Glazer, qui nous émerveilla avec son incroyable Under the skin (2013) où Scarlett Johansson, en alien séductrice et dangereuse, déroute et joue l’un de ses meilleurs rôles, développe un dispositif surprenant, glaçant à la Haneke, et pertinent. Filmer à distance avec dix caméras des plans lointains, comme une caméra de surveillance, un cadre fixe comme les frères Lumière, un montage strict, l’effet Koulechov sidérant, des contre-plongées déformantes, un bruit de fond incessant pour le hors champ, avec un énorme travail très fin sur le son d’après des recherches précises (venu du clip puis de chez Lanthimos et Peel, Johnnie Burn, prix de la Commission supérieure technique de l’image et du son au Festival de Cannes pour La Zone d'intérêt, s’inspire, entre autres d’Un condamné à mort s’est échappé, Le vent souffle où il veut, R. Bresson, 1956). L’ouverture est un écran noir avec une musique dissonante de Mica Levi, égale à Ligeti ou Penderecki. Ce sas laisse songer à ces longs films historiques en 70mm ou à 2001 : L'Odyssée de l'espace (2001: A Space Odyssey, S. Kubrick, 1968). Ensuite, des fleurs en gros plans, interrogeant la beauté, le statut de l’image entre le cinéma et la photographie.

 

Nous suivons le quotidien, presque comme Jeanne Dielman, 23 quai du Commerce, 1080 Bruxelles de C. Ackerman, (1975), - certains citent Tati (Mon oncle, 1958), glaçant, avec décoloration et travail sonore postsynchronisé, mais ce n’est pas précisément Jour de fête (1949) -, d’une vie bourgeoise de la famille Höss se déroulant à côté du camp d’Auschwitz-Birkenau que le mari dirige. La femme, haineuse et cupide, vivant dans le déni, jouée par la désormais indispensable Hüller (Anatomie d’une chute, J. Triet, 2023), tente de rester belle en essayant une fourrure spoliée dans d’atroces conditions, s’occupe de ses nombreux enfants et de sa belle-mère, réveillée en pleine nuit par sa conscience, se consacre corps et âme à sa maison Bauhaus, à son jardin, à son train de vie, martyrise une servante - une jeune femme réduite à l’esclavage, y compris sexuel -, se soucie jusqu’à l’obsession de la possible mutation de son mari et de sa perte de confort et de qualité de vie. Un pique-nique bucolique en famille avec forêt de bouleaux que jouxte une rivière. Des transats dans le jardin. Jeux d’enfants. Discussion d’adultes dans la serre. Une réunion technique, remémorant La conférence (Die Wannseekonferenz, M. Matti Geschonneck, 2022) à propos des fours crématoires, dont nous voyons la fumée, tournants donc plus efficaces.
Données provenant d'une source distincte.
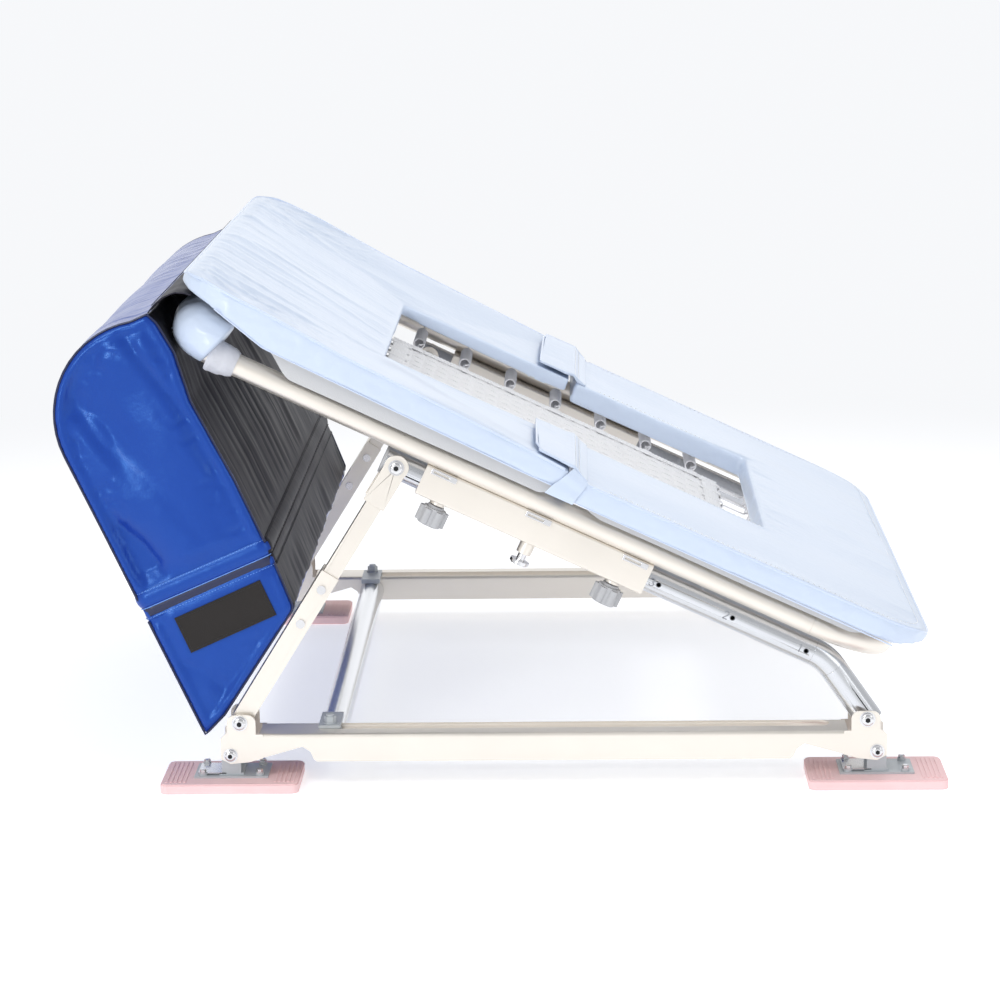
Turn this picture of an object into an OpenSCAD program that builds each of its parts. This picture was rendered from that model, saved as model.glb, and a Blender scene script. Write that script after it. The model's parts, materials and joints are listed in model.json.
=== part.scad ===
// Gymnastics trampette with a foam safety wedge at its high end.
// X runs along the base from the high end to the low end, Y across, Z up.
// "left" is the -Y side and "right" is the +Y side.

/* [Base] */
// Distance between the foot pivots of one rail
foot_span = 1000; // [980:1:1020]
// Height of the foot pivots
foot_pivot_z = 51; // [48:1:53]
// Distance from the middle to the outer face of a base rail
rail_y = 600; // [596:1:604]
// Width of a base rail
rail_w = 72; // [70:1:76]
// Height of the rail's top face
rail_top = 84; // [82:1:86]
// Height of the rail's lower edge at mid length
rail_bottom = 40; // [36:1:44]
// Sheet thickness of rails, legs and brackets
sheet = 3; // [2.5:0.5:3.5]
// Half the distance between the upper ear bolts of one rail
ear_x = 484.6; // [482:0.1:487]
// Height of the upper ear bolts
ear_z = 102; // [100:0.5:104]
// Diameter of the cross tube
cross_d = 44; // [40:1:44]
// Distance from the middle of the base to the cross tube at rest
cross_x = 348; // [330:1:350]

/* [Feet] */
// Length of a foot block
foot_l = 214; // [200:1:220]
// Width of a foot block
foot_w = 139; // [125:1:145]
// Height of a foot block
foot_h = 15; // [12:1:18]

/* [Legs and slide tubes] */
// Distance between a leg's two bolts
leg_l = 470; // [466:1:474]
// Angle of the legs above the floor
leg_angle = 57.9; // [57.5:0.1:58.3]
// Distance from the middle to the slide tube's centre line
tube_y = 564; // [563:1:565]
// Diameter of a slide tube
tube_d = 43; // [42:0.5:43.5]
// Travel from position 3 to position 1
travel = 250; // [240:5:250]

/* [Deck] */
// Angle of the deck
deck_angle = 25.1; // [24.8:0.1:25.4]
// Height of the deck plane above the middle of the base
deck_h = 504.5; // [502:0.5:507]
// Diameter of the top frame's tube
ring_d = 35; // [33:0.5:35]
// Distance from the middle to the frame's side tubes
ring_y = 582.5; // [581:0.5:583]
// Half the width of the pads
pad_y = 622; // [618:1:626]
// Half the width of the pads' opening
open_y = 302; // [298:1:306]
// Half the width of the bed
bed_y = 290; // [285:1:292]

/* [Wedge] */
// Half the width of the wedge
wedge_y = 589; // [580:1:592]
// Radius of the wedge's rounded back
wedge_r = 148; // [144:1:149]
// Height of the middle of that rounding
wedge_z = 584; // [580:1:588]

/* [Hidden] */
$fn = 48;

// Fits and gaps
run = 0.05;
gap = 0.3;

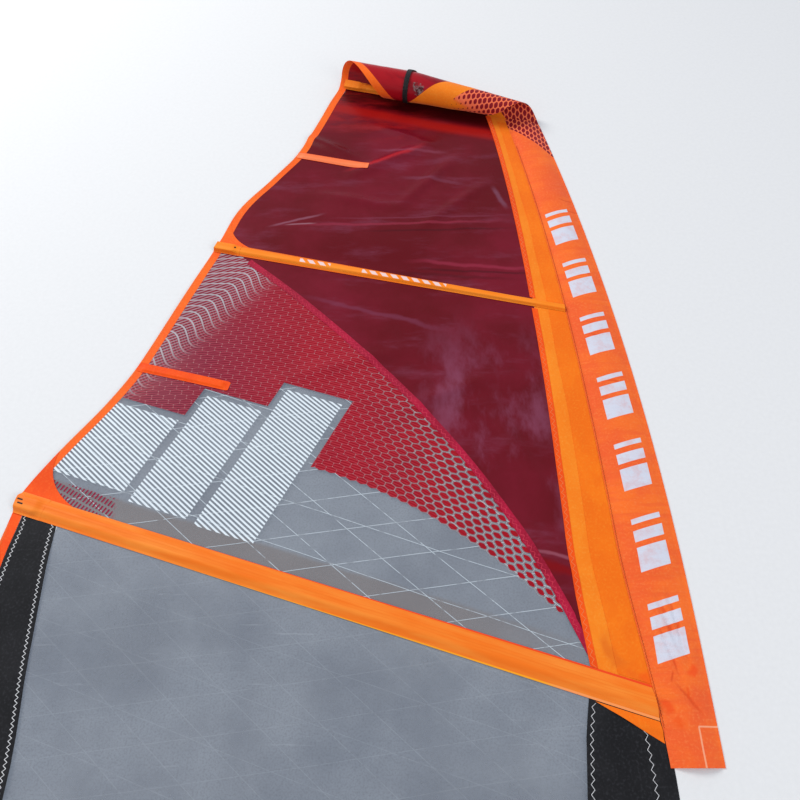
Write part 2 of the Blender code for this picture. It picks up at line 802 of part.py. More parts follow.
def turned(name, centre, axis, profile, kind, ring=False):
    """A turned body from (distance along the axis, radius) points, capped or closed as a ring."""
    axis = axis.normalized()
    one = axis.orthogonal().normalized()
    two = axis.cross(one)
    loops = []
    for distance, radius in profile:
        loop = []
        for i in range(ROUND_SIDES):
            angle = 2 * math.pi * i / ROUND_SIDES
            spoke = one * math.cos(angle) + two * math.sin(angle)
            loop.append(centre + axis * distance + spoke * radius)
        loops.append(loop)
    return loft(name, loops, kind, ring=ring, smooth=True)


def cut(piece, tool):
    tool.hide_render = True
    tool.display_type = "WIRE"
    modifier = piece.modifiers.new("cut_" + tool.name, "BOOLEAN")
    modifier.operation = "DIFFERENCE"
    modifier.solver = "EXACT"
    modifier.object = tool


def clew_centres():
    first = Vector((leech_outer(CLEW_HEIGHT) + EYELET_INSET, CLEW_HEIGHT + EYELET_RISE, 0))
    return [first, first + Vector((EYELET_LEAN, EYELET_SPACING, 0))]


def make_clew():
    patch = bpy.data.objects["clew_patch"]
    top = LOW_LAYER + EYELET_RIM
    hole = EYELET_NECK + FIT_GAP
    profile = [
        (0.0, EYELET_BORE),
        (0.0, EYELET_NECK),
        (LOW_LAYER, EYELET_NECK),
        (LOW_LAYER, EYELET_FLANGE),
        (top, EYELET_FLANGE - EYELET_EDGE),
        (top, EYELET_BORE),
    ]
    for number, centre in enumerate(clew_centres(), 1):
        through_patch = [(-top, hole), (2 * top, hole)]
        cut(patch, turned(f"eyelet_hole_{number}", centre, UP, through_patch, "steel"))
        turned(f"clew_eyelet_{number}", centre, UP, profile, "steel", ring=True)


# Tack


def fairing_left(y):
    return sleeve_rear(y) + FIT_GAP


def flap_profile():
    """Points of the flap's under side, from its hinge at the front to its rear edge."""
    rear = fairing_left(FAIRING_LOW) + FLAP_MARGIN
    front = FAIRING_FRONT - FLAP_MARGIN
    base = FAIRING_THICK + FIT_GAP
    points = []
    for i in range(FLAP_SWEEP_STEPS + 1):
        angle = math.pi * i / FLAP_SWEEP_STEPS
        x = (front + rear) / 2 + (front - rear) / 2 * math.cos(angle)
        arch = math.sin(angle) ** ARCH_POWER if 0 < i < FLAP_SWEEP_STEPS else 0.0
        points.append((x, base + (FLAP_LOFT - base - FAIRING_THICK) * arch))
    return points


def make_fairing():
    side = level(FAIRING_LOW)
    top = level(FAIRING_HIGH)
    front = level(FAIRING_FRONT)
    swath("fairing_base", fairing_left, front, side, top, flat(0, FAIRING_THICK), "foam", 2)
    under = flap_profile()
    over = []
    middle = (under[0][0] + under[-1][0]) / 2
    half = (under[0][0] - under[-1][0]) / 2
    for x, z in reversed(under):
        share = (x - middle) / half
        over.append((middle + share * (half + FAIRING_THICK), z + FAIRING_THICK))
    over = [(min(x, FAIRING_FRONT), z) for x, z in over]
    ends = (FAIRING_LOW + FLAP_MARGIN, FAIRING_HIGH - FLAP_MARGIN)
    flap = loft("fairing_flap", [[(x, y, z) for x, z in under + over] for y in ends], "foam")
    pivot(flap, Vector((FAIRING_FRONT, sum(ends) / 2, FAIRING_THICK + FIT_GAP)))


def make_pulley():
    """A block of three sheaves on one axle, lying on the tack webbing."""
    web_low = FAIRING_THICK + FIT_GAP
    web_high = web_low + WEBBING_THICK
    half = WEBBING_WIDTH / 2
    section = ((-half, web_low), (half, web_low), (half, web_high), (-half, web_high))
    ends = (WEBBING_LOW, FAIRING_HIGH - FLAP_MARGIN)
    loft("tack_webbing", [[(x, y, z) for x, z in section] for y in ends], "black")
    floor = web_high + FIT_GAP
    out = BLOCK_WIDTH / 2
    wall = out - BLOCK_WALL
    deck = floor + BLOCK_WALL
    top = floor + BLOCK_HEIGHT
    right = [(out, floor), (out, top), (wall, top), (wall, deck)]
    shape = right + [(-x, z) for x, z in reversed(right)]
    ends = (BLOCK_REAR - BLOCK_LENGTH, BLOCK_REAR)
    frame = loft("pulley_frame", [[(x, y, z) for x, z in shape] for y in ends], "steel")
    axis = Vector((1, 0, 0))
    height = top - AXLE_HEAD_RADIUS - BLOCK_WALL
    middle_y = BLOCK_REAR - BLOCK_LENGTH / 2
    hole = AXLE_RADIUS + RUNNING_GAP
    centre = Vector((0, middle_y, height))
    cut(frame, turned("axle_hole", centre, axis, [(-2 * out, hole), (2 * out, hole)], "steel"))
    pivot(frame, Vector((0, BLOCK_REAR, floor)))
    head = AXLE_HEAD_LENGTH
    reach = out + FIT_GAP
    profile = [
        (-reach - head, AXLE_HEAD_RADIUS),
        (-reach, AXLE_HEAD_RADIUS),
        (-reach, AXLE_RADIUS),
        (reach, AXLE_RADIUS),
        (reach, AXLE_HEAD_RADIUS),
        (reach + head, AXLE_HEAD_RADIUS),
    ]
    pivot(turned("pulley_axle", centre, axis, profile, "steel"), centre)
    width = (2 * wall - SHEAVE_SPACE * (SHEAVE_COUNT + 1)) / SHEAVE_COUNT
    for i in range(SHEAVE_COUNT):
        start = -wall + SHEAVE_SPACE * (i + 1) + width * i
        profile = [
            (start, hole),
            (start, SHEAVE_RADIUS),
            (start + width * SHEAVE_RIM_SHARE, SHEAVE_RADIUS),
            (start + width * SHEAVE_GROOVE_SHARE, SHEAVE_GROOVE),
            (start + width * (1 - SHEAVE_GROOVE_SHARE), SHEAVE_GROOVE),
            (start + width * (1 - SHEAVE_RIM_SHARE), SHEAVE_RADIUS),
            (start + width, SHEAVE_RADIUS),
            (start + width, hole),
        ]
        sheave = turned(f"pulley_sheave_{i + 1}", centre, axis, profile, "plastic", ring=True)
        pivot(sheave, centre)


# Head roll


def roll_radius(along):
    return ROLL_RADIUS - ROLL_TAPER * max(along, 0.0)


def roll_at(turn, along, depth):
    """A point of the wound sheet by its turn in degrees, place along the roll and depth below its face."""
    angle = math.radians(turn)
    radius = roll_radius(along) - ROLL_PITCH * turn / 360 - depth
    place = ROLL_POINT + ROLL_ALONG * along + ROLL_AHEAD * (radius * math.sin(angle))
    return place + UP * (roll_radius(along) - radius * math.cos(angle))


def along_at_line(edge):
    y = meet(edge, roll_line)
    return (Vector((edge(y), y, 0)) - ROLL_POINT).dot(ROLL_ALONG)


def film_along(turn):
    share = turn / EDGE_TURN
    return along_at_line(film_edge) - FILM_EDGE_RUN * share + FILM_EDGE_CURVE * share * share


def front_along(turn):
    share = turn / EDGE_TURN
    return along_at_line(luff_front) - SLEEVE_EDGE_RUN * share - SLEEVE_EDGE_CURVE * share * share


def rear_along(turn):
    first = along_at_line(film_edge)
    share = (along_at_line(sleeve_rear) - first) / (along_at_line(luff_front) - first)
    return film_along(turn) + share * (front_along(turn) - film_along(turn))


def leech_turn(turn):
    return LEECH_SHIFT * eased((turn - LEECH_SHIFT_START) / LEECH_SHIFT_SPAN)


def leech_in_along(turn):
    return along_at_line(leech_inner) + leech_turn(turn)


def leech_out_along(turn):
    return along_at_line(leech_outer) + leech_turn(turn) * LEECH_TAPE_LAG


def wound(name, left, right, last, thick, kind):
    """A sheet wound on the roll between two edges, from the ground to its last turn."""
    count = round(last / ROLL_STEP)
    loops = []
    for i in range(count + 1):
        turn = last * i / count
        start, end = left(turn) + FIT_GAP / 2, right(turn) - FIT_GAP / 2
        places = [start + (end - start) * k / ROLL_ALONG_STEPS for k in range(ROLL_ALONG_STEPS + 1)]
        outer = [roll_at(turn, place, 0.0) for place in places]
        inner = [roll_at(turn, place, thick) for place in reversed(places)]
        loops.append(outer + inner)
    return loft(name, loops, kind)


def make_roll():
    wound("roll_film", leech_in_along, film_along, FILM_END_TURN, FILM_THICK, "film_red")
    wound("roll_leech_tape", leech_out_along, leech_in_along, TAPE_END_TURN, FILM_THICK, "amber")
    wound("roll_luff_panel", film_along, rear_along, PANEL_END_TURN, FILM_THICK, "amber")
    wound("roll_sleeve", rear_along, front_along, SLEEVE_END_TURN, SLEEVE_LAYERS, "coral")
    make_strap()
    make_head_cap()


def make_strap():
    count = round((STRAP_END_TURN - STRAP_START_TURN) / ROLL_STEP)
    loops = []
    for i in range(count + 1):
        turn = STRAP_START_TURN + (STRAP_END_TURN - STRAP_START_TURN) * i / count
        lean = STRAP_LEAN * (1 - eased(i / count / STRAP_LEAN_SHARE))
        left = STRAP_ALONG + lean - STRAP_WIDTH / 2
        right = left + STRAP_WIDTH
        low, high = -STRAP_CLEARANCE, -STRAP_CLEARANCE - STRAP_THICK
        corners = ((left, low), (right, low), (right, high), (left, high))
        loops.append([roll_at(turn, along, depth) for along, depth in corners])
    loft("roll_strap", loops, "black")


def make_head_batten():
    turn = HEAD_BATTEN_TURN
    angle = math.radians(turn)
    start_along = leech_in_along(turn) - HEAD_BATTEN_OVERHANG
    away = -ROLL_AHEAD * math.sin(angle) + UP * math.cos(angle)
    half = max(POCKET_HALVES["head"])
    facet = ROLL_RADIUS * (1 - math.cos(math.radians(ROLL_STEP / 2)))
    sag = half * half / (2 * roll_radius(HEAD_BATTEN_END)) + facet + 3 * FIT_GAP
    start = roll_at(turn, start_along, FILM_THICK) + away * sag
    end = roll_at(turn, HEAD_BATTEN_END, FILM_THICK) + away * sag
    along = (end - start).normalized()
    across = away.cross(along).normalized()
    frame = Frame(start, along, across, along.cross(across))
    length = (end - start).length
    make_batten_set(4, "head", frame, lambda c: length, 0.0)


def make_head_cap():
    """A cup for the mast tip inside the roll, lying on the webbing that holds it to the sleeve."""
    turn = HEAD_CAP_TURN
    middle = (rear_along(turn) + front_along(turn)) / 2
    angle = math.radians(turn)
    tangent = ROLL_AHEAD * math.cos(angle) + UP * math.sin(angle)
    inward = -ROLL_AHEAD * math.sin(angle) + UP * math.cos(angle)
    radius = roll_radius(middle) - ROLL_PITCH * turn / 360
    half = HEAD_WEBBING_WIDTH / 2
    facet = radius * (1 - math.cos(math.radians(ROLL_STEP / 2)))
    seat = half * half / (2 * radius) + 2 * facet + 4 * FIT_GAP
    place = roll_at(turn, middle, SLEEVE_LAYERS) + inward * seat
    loops = []
    for along in (-HEAD_WEBBING_LENGTH / 2, HEAD_WEBBING_LENGTH / 2):
        low = place + ROLL_ALONG * along
        high = low + inward * WEBBING_THICK
        side = tangent * half
        loops.append([low - side, low + side, high + side, high - side])
    loft("head_webbing", loops, "black")
    profile = [(CAP_FLOOR, CAP_BORE), (CAP_LENGTH, CAP_BORE), (CAP_LENGTH, CAP_RADIUS), (0.0, CAP_RADIUS)]
    centre = place + inward * (WEBBING_THICK + FIT_GAP + CAP_RADIUS) - ROLL_ALONG * CAP_LENGTH / 2
    turned("head_cap", centre, ROLL_ALONG, profile, "plastic")


def main():
    clear_scene()
    make_panels()
    make_tapes()
    make_sleeve()
    make_battens()
    make_mini_battens()
    make_clew()
    make_fairing()
    make_pulley()
    make_roll()


main()
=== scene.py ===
"""Looks of the windsurf sail laid on a pale floor: camera, light, cloth, film, stitching and roll."""

import json
import math

import bmesh
import bpy
import numpy as np
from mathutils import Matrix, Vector, geometry, kdtree, noise

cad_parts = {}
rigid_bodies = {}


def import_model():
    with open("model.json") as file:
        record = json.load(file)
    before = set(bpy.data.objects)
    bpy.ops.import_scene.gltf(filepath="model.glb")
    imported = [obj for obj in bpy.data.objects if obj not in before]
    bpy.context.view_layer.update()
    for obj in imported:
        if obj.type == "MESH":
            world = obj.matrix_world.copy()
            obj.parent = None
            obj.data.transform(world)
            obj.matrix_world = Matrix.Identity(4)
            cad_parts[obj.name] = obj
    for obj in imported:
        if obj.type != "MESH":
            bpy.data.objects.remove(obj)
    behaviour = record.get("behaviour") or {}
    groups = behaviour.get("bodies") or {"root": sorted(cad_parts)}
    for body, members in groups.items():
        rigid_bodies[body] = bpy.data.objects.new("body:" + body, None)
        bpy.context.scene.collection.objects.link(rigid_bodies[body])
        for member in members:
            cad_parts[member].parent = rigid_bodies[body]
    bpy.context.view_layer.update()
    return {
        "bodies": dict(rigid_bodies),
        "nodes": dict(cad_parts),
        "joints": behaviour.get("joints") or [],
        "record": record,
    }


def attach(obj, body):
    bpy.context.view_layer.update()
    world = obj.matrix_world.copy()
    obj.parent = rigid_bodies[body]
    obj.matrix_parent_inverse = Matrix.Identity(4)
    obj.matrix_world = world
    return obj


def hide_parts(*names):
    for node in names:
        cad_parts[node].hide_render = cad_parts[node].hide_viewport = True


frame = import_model()
ROOT = "sail"
LOOK = {}

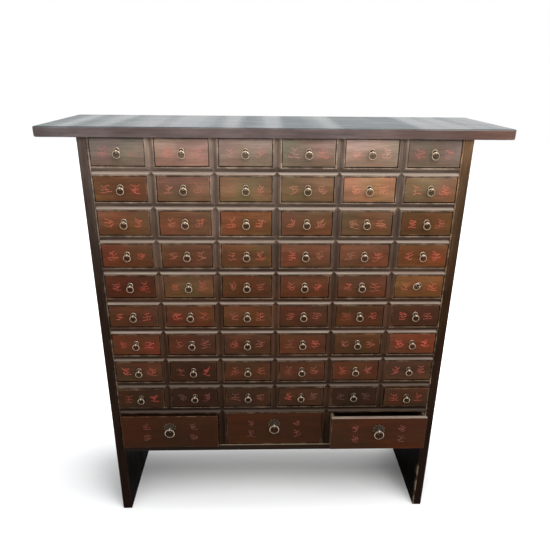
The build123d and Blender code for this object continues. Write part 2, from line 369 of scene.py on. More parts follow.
def rubbed_lip(across, width, lip):
    """How much a moulding is rubbed: most on the lip's two corners, less on its flat, not on the slope."""
    reach = np.minimum(across, width - across)
    places = np.array([0.0, 0.6, 1.2, 2.2, 3.1]) * MM
    places = [*places, lip + 0.2 * MM, lip + 0.9 * MM, lip + 2.2 * MM]
    return np.interp(reach, places, (0.1, 0.9, 0.9, 0.42, 0.45, 0.7, 0.3, 0.0))


def return_shade(across, width):
    """The share of the lacquer's lightness along a moulding: dark with painted shade at both edges and on the
    flat returns.
    """
    reach = np.minimum(across, width - across)
    return np.concatenate([np.where(reach < 0.2 * MM, 0.35, 1.0), np.full(4, 0.3)])


def closed_behind(across, depth, width):
    """Outlines of a moulding: its front as places across and depths, then four points on the flat returns."""
    front = np.stack([np.broadcast_to(across, depth.shape), depth], -1)
    back = np.array([[width, 0.4], [width, 1.0], [0.0, 1.0], [0.0, 0.4]]) * np.array([1.0, RAIL_DEPTH])
    return np.concatenate([front, np.broadcast_to(back, (len(depth), 4, 2))], 1)


def leaf(root, tip, width, bend, depth, outward):
    """A brush mark: a thin crowned shape along a bent line from root to tip, in the front's plane.

    Its width follows the sine of the share along it, to the power 0.6, and its back lies flat on the wood.
    """
    across = np.array([-1.0, -0.5, 0.0, 0.5, 1.0, 0.5, 0.0, -0.5])
    crown = np.array([1, 1, 1, 1, 1, 0, 0, 0]) * (1 - 0.9 * across**4)
    along, across = np.meshgrid(np.linspace(0, 1, 8), across, indexing="ij")
    run = np.array(tip) - np.array(root)
    side = np.array([-run[1], run[0]])
    unit = side / np.linalg.norm(side)
    spread = width * np.maximum(np.sin(np.pi * np.clip(along, 0.03, 0.97)), 0.0) ** 0.6 / 2
    flat = np.array(root) + along[..., None] * run
    flat = flat + (bend * np.sin(np.pi * along))[..., None] * side + (spread * across)[..., None] * unit
    points = np.stack([flat[..., 0], depth - outward * crown + 0 * along, flat[..., 1]], -1).reshape(-1, 3)
    faces = grid_faces(8, 8, wrap_columns=True)[:, ::-1].tolist() + [range(8), range(63, 55, -1)]
    return {"points": points, "faces": [tuple(face) for face in faces], "edge": (across**2).reshape(-1)}


def twisted(shape, centre, degrees):
    """The shape turned about the Y axis through centre, clockwise as seen from the front."""
    turn = math.radians(degrees)
    across, up = shape["points"][:, 0] - centre[0], shape["points"][:, 2] - centre[2]
    points = shape["points"].copy()
    points[:, 0] = centre[0] + across * math.cos(turn) + up * math.sin(turn)
    points[:, 2] = centre[2] - across * math.sin(turn) + up * math.cos(turn)
    return {**shape, "points": points}


def new_piece(name, shape, body, nodes, material, tone=None):
    """Put a shape into the scene as a piece that rides on a body and stands for CAD nodes."""
    mesh = bpy.data.meshes.new(name)
    mesh.from_pydata(shape["points"].tolist(), [], shape["faces"])
    mesh.update()
    count = len(shape["points"])
    for value in ("edge", "mark"):
        layer = mesh.attributes.new(value, "FLOAT", "POINT")
        layer.data.foreach_set("value", np.asarray(shape.get(value, np.zeros(count)), np.float32))
    tones = np.ones((count, 4), np.float32)
    if tone is not None:
        tones[:, :3] = tone
    mesh.attributes.new("tone", "FLOAT_COLOR", "POINT").data.foreach_set("color", tones.ravel())
    mesh.polygons.foreach_set("use_smooth", np.full(len(mesh.polygons), True))
    mesh.set_sharp_from_angle(angle=math.radians(38))
    mesh.materials.append(finishes()[material])
    piece = bpy.data.objects.new(name, mesh)
    bpy.context.scene.collection.objects.link(piece)
    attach(piece, body)
    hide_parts(*nodes)


def case_piece(name, shape, material, tone=None, stands_for="drawer_case"):
    """A piece of the cabinet itself, which stands still."""
    new_piece(name, shape, "cabinet", [stands_for], material, tone)


def drawer_piece(drawer, part, shape, material, tone=None):
    """A piece of one drawer, which slides with it."""
    new_piece(f"{drawer.node}_{part}", shape, drawer.node, [drawer.node], material, tone)


def drawer_node(row, column):
    """The CAD node of a small drawer by its row and column, or of a wide one by its place."""
    return f"drawer_wide_{column}" if row == "wide" else f"drawer_r{row}_c{column}"


def openings():
    """The openings of the small drawers, by row and column, and of the wide ones by place.

    Each is (left, right, bottom, top), read from the drawer's box in the frame.
    """
    sizes = bpy.context.scene.cabinet_sizes
    found = {}
    for row in ROW_KEYS:
        for column in range(1, (WIDE_DRAWERS if row == "wide" else COLUMNS) + 1):
            low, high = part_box(drawer_node(row, column))
            bottom, top = low[2] - sizes.running_gap, high[2] + sizes.front_top_gap
            found[row, column] = (low[0] - SIDE_GAP, high[0] + SIDE_GAP, bottom, top)
    return found


def neighbours(holes, row):
    """The openings on the left and right of each divider of a row."""
    count = WIDE_DRAWERS if row == "wide" else COLUMNS
    return [(holes[row, column], holes[row, column + 1]) for column in range(1, count)]


def divider_middles(holes, row):
    """The middle of each divider of a row, across the cabinet."""
    return [(left[1] + right[0]) / 2 for left, right in neighbours(holes, row)]


def drawer_list():
    """Every drawer: its node, row and column, its front board's edges and middle, its box and its pull."""
    sizes = bpy.context.scene.cabinet_sizes
    small_reach = sizes.rosette_rise + 2 * (sizes.ring_wire / 2 + EYE_ROOM)
    wide_reach = sizes.plate_thickness + sizes.boss_rise + 2 * (sizes.wide_ring_wire / 2 + EYE_ROOM)
    drawers = []
    for key, (left, right, bottom, top) in openings().items():
        wide = key[0] == "wide"
        low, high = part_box(drawer_node(*key))
        bottom, top = bottom + sizes.front_bottom_gap, top - sizes.front_top_gap
        left, right = left + SIDE_GAP, right - SIDE_GAP
        drawers.append(SimpleNamespace(
            key=key,
            node=drawer_node(*key),
            wide=wide,
            row=ROWS + 1 if wide else key[0],
            column=key[1] * 2 if wide else key[1],
            left=left,
            right=right,
            x=(left + right) / 2,
            bottom=bottom,
            top=top,
            middle=(bottom + top) / 2,
            face=low[1] + (wide_reach if wide else small_reach),
            box_end=high[1],
            box_bottom=low[2],
            eye=(bottom + top) / 2 + (sizes.wide_eye_place if wide else sizes.eye_place),
            ring=sizes.wide_ring if wide else sizes.ring,
        ))
    return drawers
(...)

A faire frémir.

 

Des échappées poétiques, une respiration, comme ces scènes d’intermède, régulières, en caméra thermique avec images en noir et blanc : un conte de Gretel en voix off, à partir d’un poème bouleversant d’un déporté en sous-titres, avec une petite fille, résistante, qui dépose la nuit des aliments pour les évadés ou exploités. La scène finale relève de l’installation d’art contemporain dans une photographie à la Gurski : le nettoyage dans un musée après un gros plan sur une pyramide de chaussures. Ce film, Grand prix à Cannes, est fascinant par le langage cinématographique original, son montage (Paul Watts), sa richesse, où toutes les sensations sont convoquées, par sa rudesse sans concessions. Etranges sont les réserves de certains critiques. Le film serait trop esthétisant. À voir absolument.